The person standing in front of Sheridan today is an even more personal opponent for

Seven years earlier, Sheridan was competing in a regional 18-under tournament in which he had just won the Greco-Roman division — Sheridan’s specialty.

The next day was the freestyle tournament, and Sheridan went up against a wrestler from the state of Washington named Nick Bayer.

Sheridan may have gone in with too much confidence.

Bayer defeated Sheridan but did not end up placing in the tournament. Sheridan came back to gain third place. It was the loss that mattered to him, though.

“For seven years I have been thinking about that match, how I let my ego get the best of me,” Sheridan said. “It was tough.”

Years later at a tournament in Washington, Bayer’s dad came up to Sheridan and, when he mentioned who his son was, Sheridan knew exactly who he was talking about.

“When I lose matches in the Olympic styles I take it very personally,” Sheridan said. “But I haven’t seen him or heard of him or anything until this weekend.”

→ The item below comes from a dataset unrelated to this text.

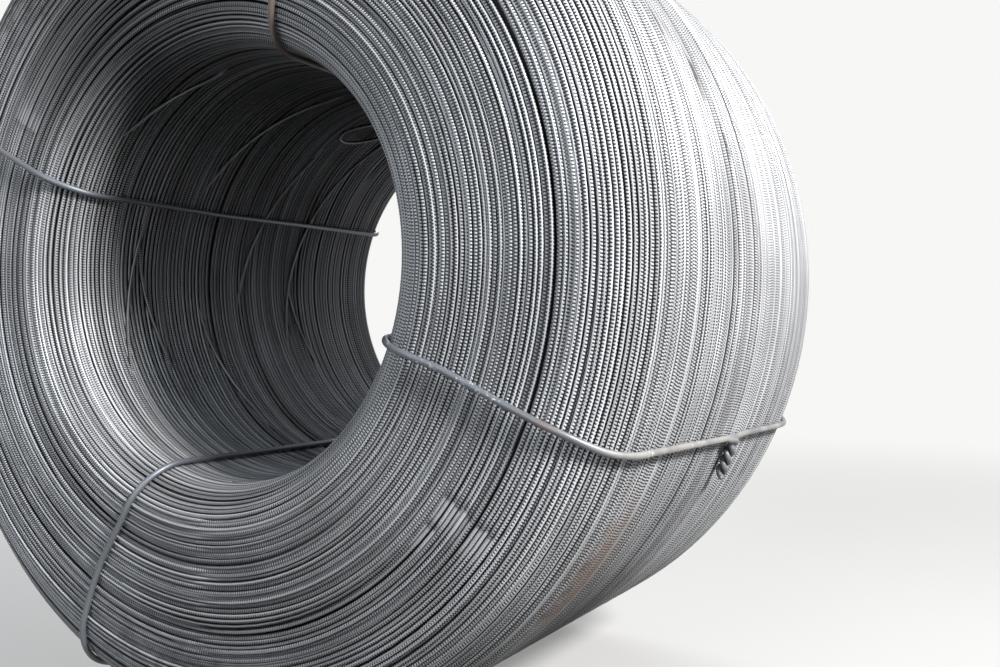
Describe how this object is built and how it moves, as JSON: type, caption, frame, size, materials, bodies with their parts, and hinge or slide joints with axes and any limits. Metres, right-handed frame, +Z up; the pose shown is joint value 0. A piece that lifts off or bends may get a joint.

During the years after their matchup, Sheridan has placed third twice in the California state championships, and last summer he won the Junior Fila National Championships without a point being scored on him.

He also won the Junior Fila World Team Trials to go on to compete in the 21-under World Championships.

He has won the University Nationals and University World Team Trials and qualified for the World team, but he decided to stay home and focus on his collegiate wrestling and his education.

Bayer, on the other hand, has been a three-time Washington state champion and has posted winning records in his first two seasons at Northern Colorado.

Fast forward to this week, as Sheridan realized he would be facing Bayer at the Hoosier Duals.

He was elated.

“Just pure excitement,” Sheridan said. “I mean, I love avenging losses. It is one of the best feelings in the world.’”

Fast forward again to the Hoosier Duals as Sheridan and Bayer face off.
Sheridan gets off to a slow start as Bayer takes the lead. With 90 seconds left in the match, Sheridan trails 5-2.

“I looked over in my corner and Coach (Duane Goldman) looked at me and was like, ‘You can do this. Time to start wrestling,’” Sheridan said. “I decided to flip the switch and forget about the score and just start wrestling my match.”

Sheridan gets an escape with 1 minute and 9 seconds left to bring the match within two points.

Then, he goes for a double leg takedown but can’t quite get it.

With less than 30 seconds left, Sheridan receives another opportunity and nails a takedown to tie the match up at 5-5.

The match Sheridan had been waiting seven years for is going to a sudden victory period.

The first person to get a takedown wins.

Sheridan wastes no time. He takes Bayer down quickly to win the match 7-5.

“I was pretty excited to say the least,” Sheridan said.

Sheridan went on to win all five matches on the weekend, including a pin in a must-win bout in the meet against West Virginia.

The team needed points from him to stay in it. West Virginia ended up winning on tiebreaker criteria.

Sheridan did not gloat about his vengeful victory over Bayer or talk about his 5-0 outing. He said it was bittersweet because he wished the team could have won all five

Now he said he just wants to keep working toward the next competition.

The wrestler who let his ego get the best of him seven years ago no longer has an ego issue.

“Something Coach Goldman has taught me is that there is always room for improvement,” Sheridan said. “There is always something you can learn from every single match. So now I just need to go back, watch the film and get ready for the next one.”